• **GIVEN REQUEST**:
The listing below should be written out exactly; please include all of it.

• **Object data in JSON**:
- - - - - - -
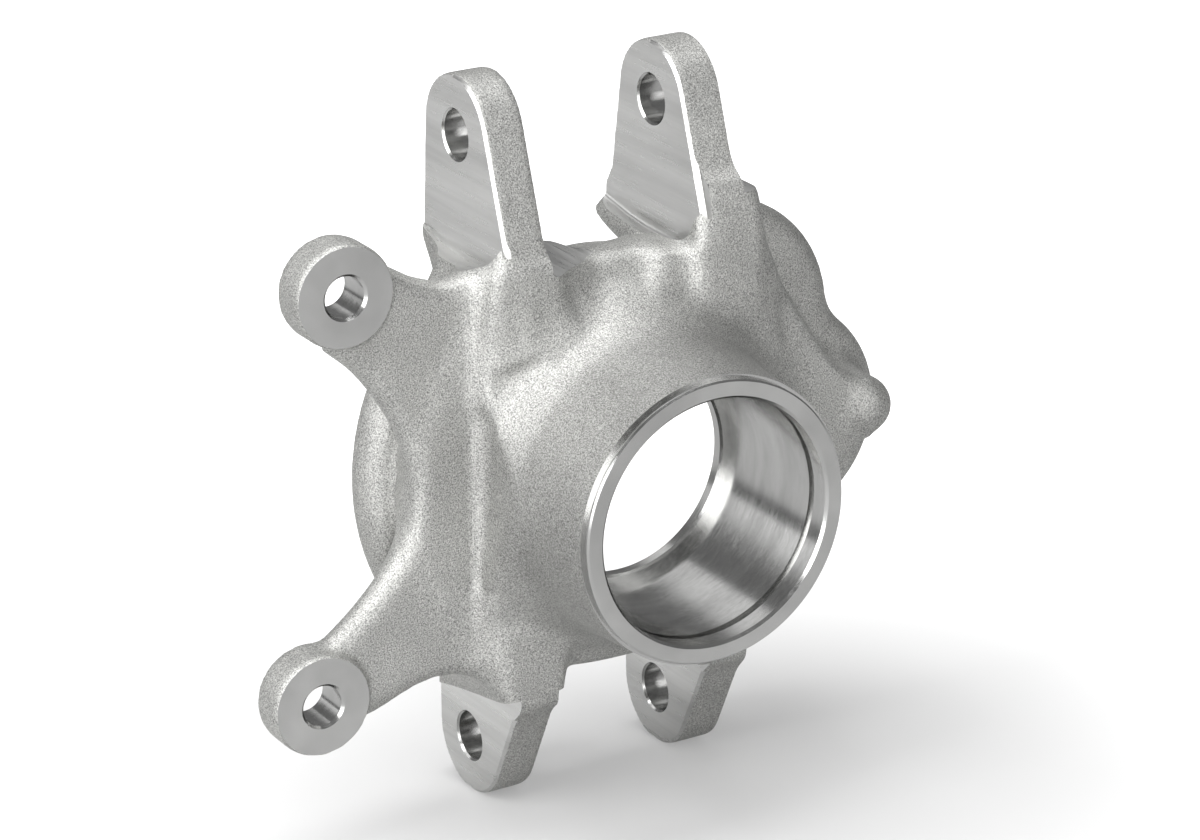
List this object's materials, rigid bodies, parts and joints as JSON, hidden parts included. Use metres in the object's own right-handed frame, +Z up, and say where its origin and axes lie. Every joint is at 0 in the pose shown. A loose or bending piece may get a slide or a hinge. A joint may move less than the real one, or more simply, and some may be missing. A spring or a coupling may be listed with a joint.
{
  "type": "steering knuckle",
  "caption": "Left-hand steering knuckle: one aluminium casting with a bored bearing seat, two milled clevises, two caliper bosses and a steering arm.",
  "frame": {"origin": "middle of the wheel bearing's seat, on the wheel axis", "axes": "+X along the wheel axis toward the wheel, +Z up, -Y toward the brake caliper"},
  "size_m": [0.1058, 0.2197, 0.2236],
  "materials": {
    "aluminium": "shot-blasted casting, with machined fits"
  },
  "bodies": {
    "root": {"knuckle": "aluminium"}
  },
  "joints": []
}
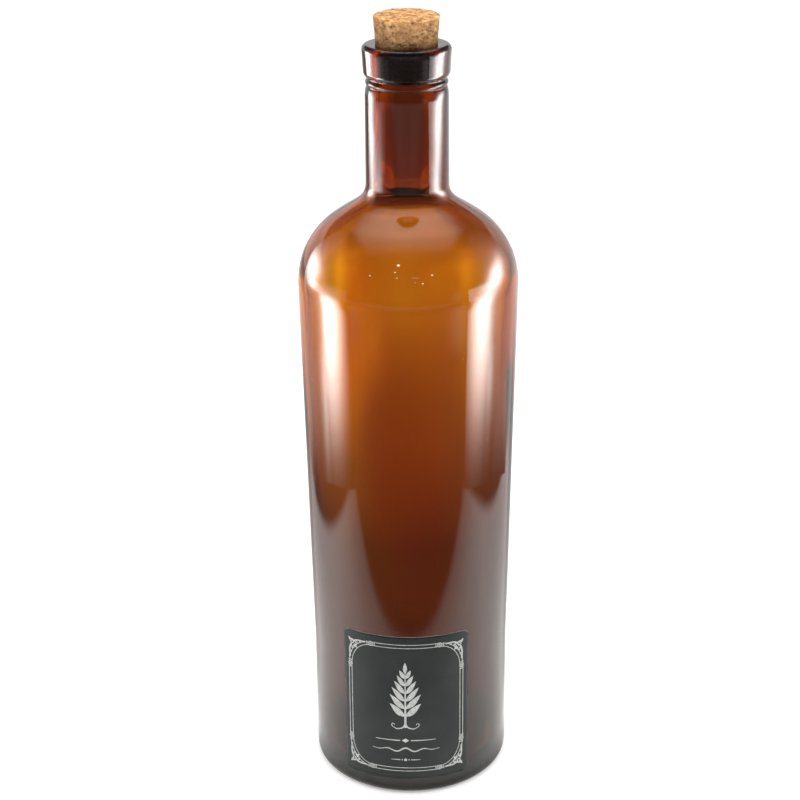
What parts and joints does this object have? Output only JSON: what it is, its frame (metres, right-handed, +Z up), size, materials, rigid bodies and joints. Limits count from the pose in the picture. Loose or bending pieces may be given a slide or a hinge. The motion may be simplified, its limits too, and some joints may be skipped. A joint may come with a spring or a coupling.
{
  "type": "corked glass bottle",
  "caption": "Tall round amber glass bottle with a straight neck, a collared mouth, a short tapered cork and a rectangular front label.",
  "frame": {"origin": "centre of the foot, on the surface the bottle stands on", "axes": "+Z up along the bottle's axis; the label faces -Y"},
  "size_m": [0.078, 0.078, 0.2848],
  "materials": {
    "amber_glass": "smooth blown glass",
    "cork": "cut natural cork with dark pores",
    "label": "matt black paper with silver print"
  },
  "bodies": {
    "bottle": {"glass_bottle": "amber_glass", "front_label": "label"},
    "stopper": {"cork_stopper": "cork"}
  },
  "joints": [
    {"name": "cork_pull", "type": "slide", "parent": "bottle", "child": "stopper", "axis": [0, 0, 1], "range_m": [0, 0.06]}
  ]
}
- - - - - - -
• **RESULT OF THIS EXERCISE**:
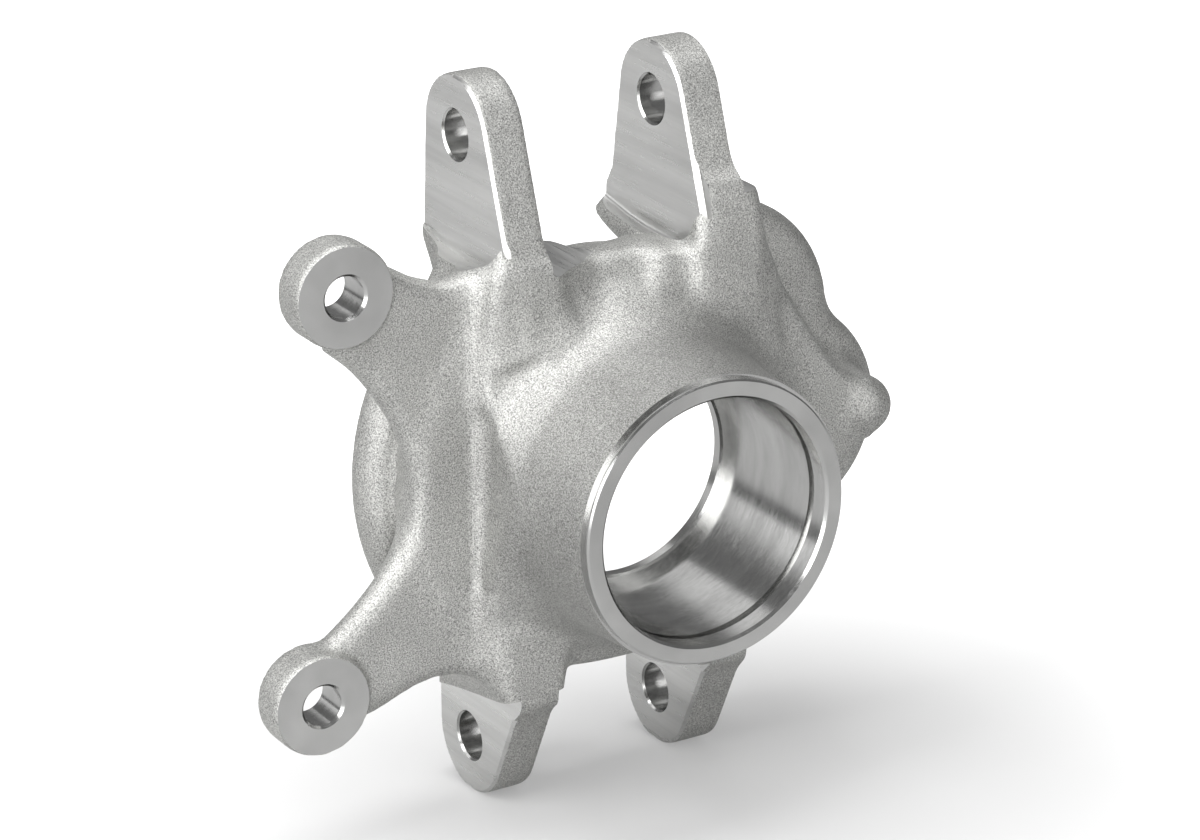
List this object's materials, rigid bodies, parts and joints as JSON, hidden parts included. Use metres in the object's own right-handed frame, +Z up, and say where its origin and axes lie. Every joint is at 0 in the pose shown. A loose or bending piece may get a slide or a hinge. A joint may move less than the real one, or more simply, and some may be missing. A spring or a coupling may be listed with a joint.
{
  "type": "steering knuckle",
  "caption": "Left-hand steering knuckle: one aluminium casting with a bored bearing seat, two milled clevises, two caliper bosses and a steering arm.",
  "frame": {"origin": "middle of the wheel bearing's seat, on the wheel axis", "axes": "+X along the wheel axis toward the wheel, +Z up, -Y toward the brake caliper"},
  "size_m": [0.1058, 0.2197, 0.2236],
  "materials": {
    "aluminium": "shot-blasted casting, with machined fits"
  },
  "bodies": {
    "root": {"knuckle": "aluminium"}
  },
  "joints": []
}
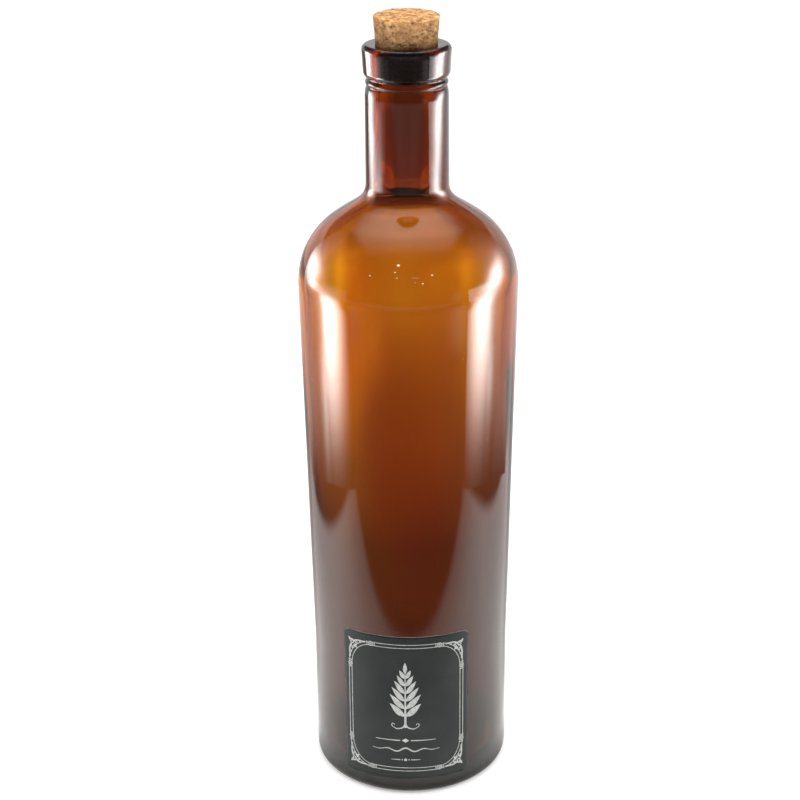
What parts and joints does this object have? Output only JSON: what it is, its frame (metres, right-handed, +Z up), size, materials, rigid bodies and joints. Limits count from the pose in the picture. Loose or bending pieces may be given a slide or a hinge. The motion may be simplified, its limits too, and some joints may be skipped. A joint may come with a spring or a coupling.
{
  "type": "corked glass bottle",
  "caption": "Tall round amber glass bottle with a straight neck, a collared mouth, a short tapered cork and a rectangular front label.",
  "frame": {"origin": "centre of the foot, on the surface the bottle stands on", "axes": "+Z up along the bottle's axis; the label faces -Y"},
  "size_m": [0.078, 0.078, 0.2848],
  "materials": {
    "amber_glass": "smooth blown glass",
    "cork": "cut natural cork with dark pores",
    "label": "matt black paper with silver print"
  },
  "bodies": {
    "bottle": {"glass_bottle": "amber_glass", "front_label": "label"},
    "stopper": {"cork_stopper": "cork"}
  },
  "joints": [
    {"name": "cork_pull", "type": "slide", "parent": "bottle", "child": "stopper", "axis": [0, 0, 1], "range_m": [0, 0.06]}
  ]
}